With so many different gyms and fitness centers available, there is truly something for everybody. But whether your members pay $10 a month or more of a premium price, one thing is true, the secret to a successful club is rooted in creating a unique experience that values your members’ needs and personal health as much as your bottom line.
If your idea of a fitness center is throwing some weights and cardio machines in a room and letting your members fend for themselves as you collect their membership fees every month, your flawed system won’t withstand the long haul. As the owner and manager of a successful fitness center, it means you’re constantly continuing your education and are open to trying new fitness trends. If you’re not offering something unique to your members and creating a sense of community, than your gym will probably be closing its doors within a few years. The following tips will help you run a successful gym in even the most competitive markets.
Engage Members Immediately
Creating a gym with a sense of community may mean you have to do a little hand-holding within the first 30 to 60 days of a new member’s experience. A member is most motivated when they first become a member. They have their goals in mind and are eager to see results. They are excited by the shiny equipment and want to jump right in. That’s where you come in to welcome them as well as manage their expectations. Despite their initial motivation, a new gym can also be extremely overwhelming, particularly for those who are new to working out, or haven’t exercised in years. Personalizing a game plan and focusing on their strengths while helping them with their weaknesses, can be the difference between an engaged member and one that cancels within the year.
Using a four-pillar approach that involves mindset, movement, nutrition, and recovery, can start your member’s on the path to positive results.
Know & Analyze Your Market
If you don’t fully know your community and clientele, you won’t know how to market to them. Is the gym located in an area full of families and children? Are there a lot of senior citizens? Knowing who your members and potential members are can help guide you in terms of creating programs and classes that best serve them. Even determining the best equipment to purchase can be better understood by analyzing the market.
Design the Gym for Function
All too often club owners lay out the gym based on the equipment, not on their members and users. For example, in almost every gym cardio and strength training equipment are separated from each other. Yet with HIIT training, it might make sense to put them closer together. Assessing the type of workouts your members are doing can help you design a better and more functional gym. Even if your gym is small and you don’t have a ton of room to work with, if you design the facility with the user in mind, you can create a better experience for them. The same goes for the classes and programs you offer. Programming that speaks to your demographic can mean higher retention rates.

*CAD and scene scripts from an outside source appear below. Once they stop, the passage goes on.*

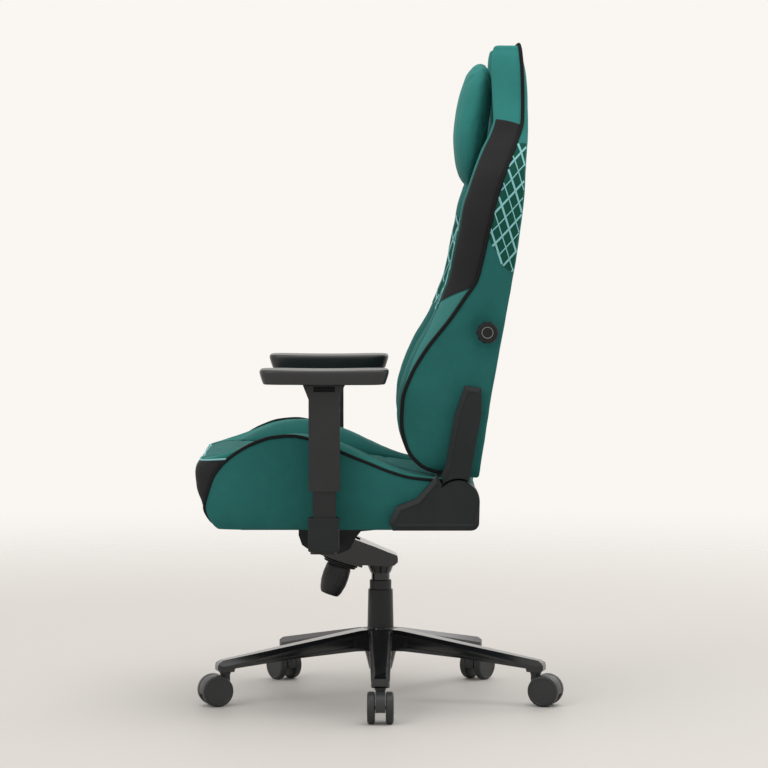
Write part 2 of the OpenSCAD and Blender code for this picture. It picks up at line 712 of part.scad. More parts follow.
base_star();
gas_tube();
guide_bush();
thrust_bearing();
piston_rod();
pressure_tube();
tilt_housing();
tension_collar();
tension_spring();
tension_knob();
tension_bolt();
pivot_bushes();
pivot_axle();
tilt_bracket();
sided("right") lever_rod();  // height_lever_rod
sided("right") lever_handle();  // height_lever_handle
lever_rod();  // lock_lever_rod
lever_handle();  // lock_lever_handle
seat_frame();
seat_webbing();
seat_bolts();
seat_cushion();
recliner_plates();
recline_rod();
recline_lever();
back_frame();
back_cushion();
lumbar_carriage();
lumbar_plate();
head_pillow();
for (s = SIDES) {
    sided(s) side_cover(s);
    sided(s) back_cover();
    sided(s) lumbar_knob();
    sided(s) arm_bracket();
    sided(s) arm_post();
    sided(s) arm_sleeve();
    sided(s) arm_button();
    sided(s) arm_swivel();
    sided(s) arm_slide();
    sided(s) arm_pad();
}
for (i = [1 : LEGS]) {
    caster_fork(i);
    caster_wheels(i);
}
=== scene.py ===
import json
import math
import bpy
import bmesh
import numpy as np
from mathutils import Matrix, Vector, noise


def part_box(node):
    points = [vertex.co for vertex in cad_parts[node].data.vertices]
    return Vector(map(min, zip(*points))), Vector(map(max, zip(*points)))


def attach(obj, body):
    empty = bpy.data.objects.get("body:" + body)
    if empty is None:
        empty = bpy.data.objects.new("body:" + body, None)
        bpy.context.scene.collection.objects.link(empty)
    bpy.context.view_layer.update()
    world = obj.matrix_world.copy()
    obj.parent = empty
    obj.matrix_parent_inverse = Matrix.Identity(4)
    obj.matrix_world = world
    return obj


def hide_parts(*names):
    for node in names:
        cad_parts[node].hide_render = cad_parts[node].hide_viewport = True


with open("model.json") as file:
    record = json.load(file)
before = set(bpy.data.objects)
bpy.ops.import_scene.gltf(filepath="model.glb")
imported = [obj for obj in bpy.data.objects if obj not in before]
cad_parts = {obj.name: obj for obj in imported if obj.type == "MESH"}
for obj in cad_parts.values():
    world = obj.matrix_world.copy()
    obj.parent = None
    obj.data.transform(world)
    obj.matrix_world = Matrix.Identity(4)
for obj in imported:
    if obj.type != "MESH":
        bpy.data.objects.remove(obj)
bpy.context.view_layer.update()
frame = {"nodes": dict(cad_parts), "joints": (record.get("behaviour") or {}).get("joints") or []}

MM = 0.001
SIDES = {"left": 1, "right": -1}          # the sitter's left is +X

# ---------------------------------------------------------------- mesh helpers


def smooth(points):
    """A monotone cubic through (position, value) points, held flat past both ends."""
    at, value = np.array(sorted(points), float).T
    step = np.diff(at)
    slope = np.diff(value) / step
    tangent = np.zeros(len(at))
    same = slope[:-1] * slope[1:] > 0
    w1, w2 = 2 * step[1:] + step[:-1], step[1:] + 2 * step[:-1]
    before, after = np.where(same, slope[:-1], 1), np.where(same, slope[1:], 1)
    tangent[1:-1][same] = ((w1 + w2) / (w1 / before + w2 / after))[same]
    tangent[0], tangent[-1] = slope[0], slope[-1]

    def f(x):
        x = np.clip(np.asarray(x, float), at[0], at[-1])
        i = np.clip(np.searchsorted(at, x, side="right") - 1, 0, len(step) - 1)
        t = (x - at[i]) / step[i]
        h00, h10 = (1 + 2 * t) * (1 - t) ** 2, t * (1 - t) ** 2
        h01, h11 = t * t * (3 - 2 * t), t * t * (t - 1)
        return (h00 * value[i] + h10 * step[i] * tangent[i] + h01 * value[i + 1]
                + h11 * step[i] * tangent[i + 1])
    return f


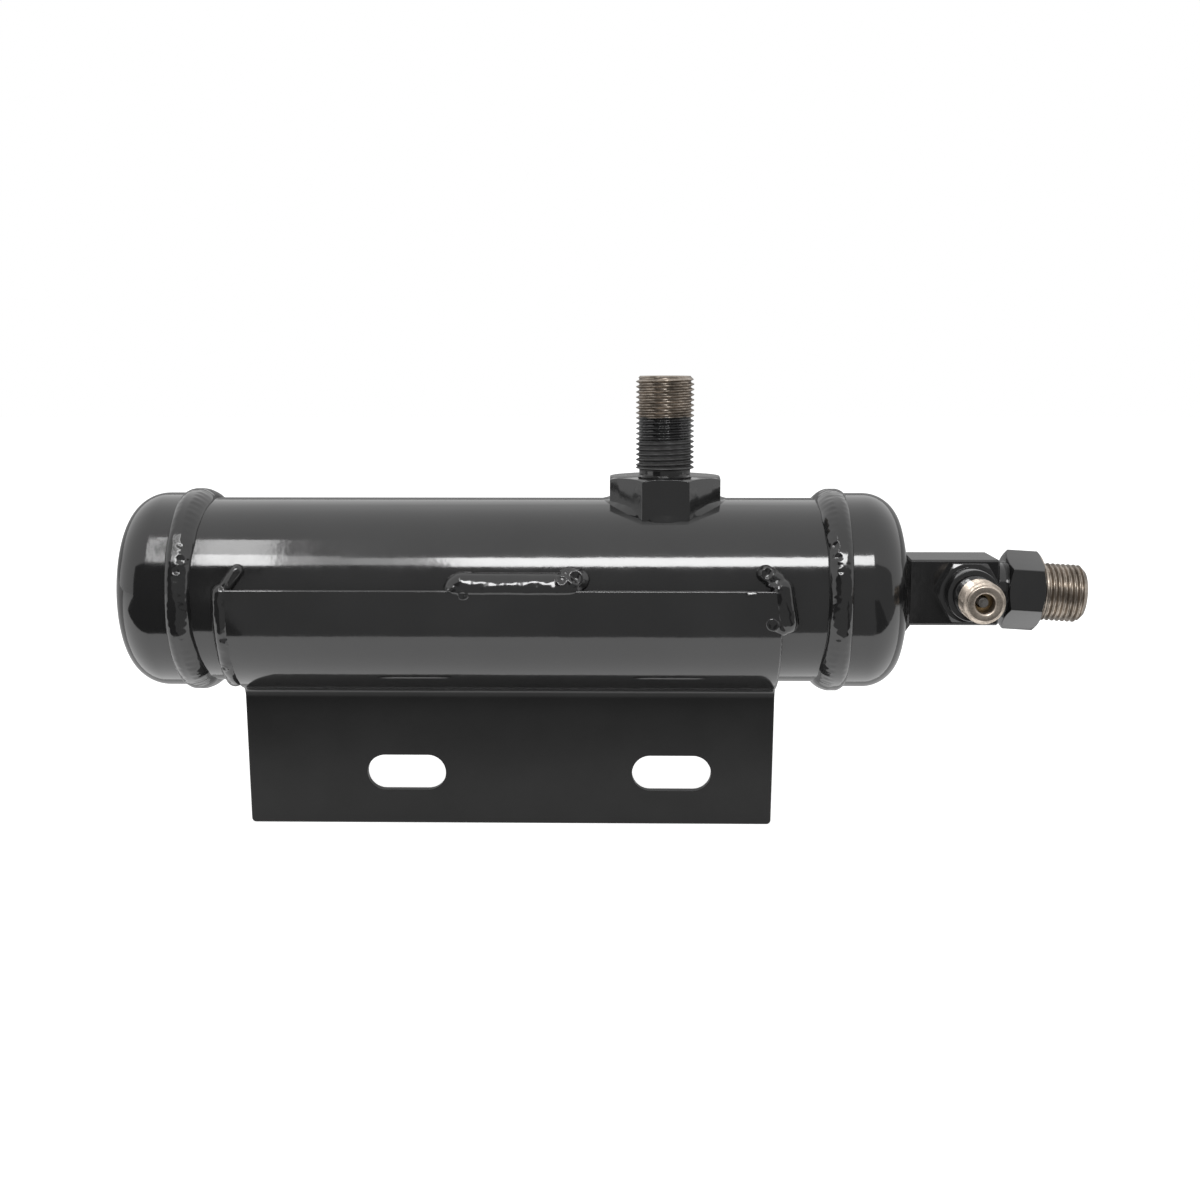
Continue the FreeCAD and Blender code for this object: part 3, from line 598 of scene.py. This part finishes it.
# The grey wall behind the vessel, and a dim card on the table under it, seen only in reflections, which
# paints the floor's shade there
ROOM_BACK = 0.95
ROOM_SIDE = 2.2
BACK_TOP = math.radians(22.0)
BACK_LEVEL = 0.32
UNDER_SHADE_LEVEL = 0.5
CARD_LIFT = 0.2 * MM


def make_studio():
    make_world()
    make_floor()
    z = cad_low.z + CARD_LIFT
    front_top = vessel.z + (vessel.y - ROOM_FRONT) * math.tan(FRONT_TOP)
    back_top = vessel.z + (ROOM_BACK - vessel.y) * math.tan(BACK_TOP)
    for index, (table_level, wall_level) in enumerate(zip(TABLE_LEVELS, WALL_LEVELS)):
        near, far = TABLE_EDGES[index:index + 2], ROOM_EDGES[index:index + 2]
        card(f"front_table_{index}", near, far, (TABLE_FRONT, z), (ROOM_FRONT, z), table_level)
        card(f"front_wall_{index}", far, far, (ROOM_FRONT, z), (ROOM_FRONT, front_top), wall_level)
    side = (-ROOM_SIDE, ROOM_SIDE)
    # Painted shade: a dim card over the floor behind the vessel, seen only in reflections, in place of the
    # floor's shadow there
    card("back_table_shade", side, side, (vessel.y + shell_radius, z), (ROOM_BACK, z), UNDER_SHADE_LEVEL)
    card("back_wall", side, side, (ROOM_BACK, z), (ROOM_BACK, back_top), BACK_LEVEL)
    for name, (x_span, angles, glow, tilt) in LAMPS.items():
        panel(name, x_span, angles, glow, tilt)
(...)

Invest in Better Locker Rooms
Too many gym owners skimp on locker room designs. They are often an afterthought, when in reality, they should be the center of attention. Think about it, most members will use the locker room before starting their workout. If the locker room isn’t clean or makes a member feel vulnerable, then they may not even make it to the gym floor. Your locker rooms should make members feel relaxed, comfortable, and most of all, keep them coming back.
Engage Your Demographic
Once you have analyzed your target demographic, do whatever you can to keep them engaged. Whether they are senior citizens or body builders preparing for competition, offer equipment, classes, merchandise and more that appeal to them. Think about opportunities to upsell. For example, if you have a lot of families at your gym, encourage camps and swimming lessons. There are always ways to hold the attention of your demographic and engage them further.
Create a Social Environment
Your goal should be to make your fitness center feel as much like a community as possible. Regardless of the size of your space, adding ways for your members to engage with each other and fall in love with the facility, are all part of the success of the club. People like to go where their friends are, so whatever keeps them coming back and engaging with each other should be part of your business strategy.
Focus on Holistic Health, Not Just Fitness
There’s so much more to fitness than “working out.” By growing the landscape and focusing on all aspects of health, you can help your members with a holistic mindset that includes healthy nutrition, movement and recovery. Tailoring programs that offer nutrition counseling along with personal training can be an added bonus for members to engage and stay on track. Understanding your members’ needs is key to meeting their full range of needs and wants at your club.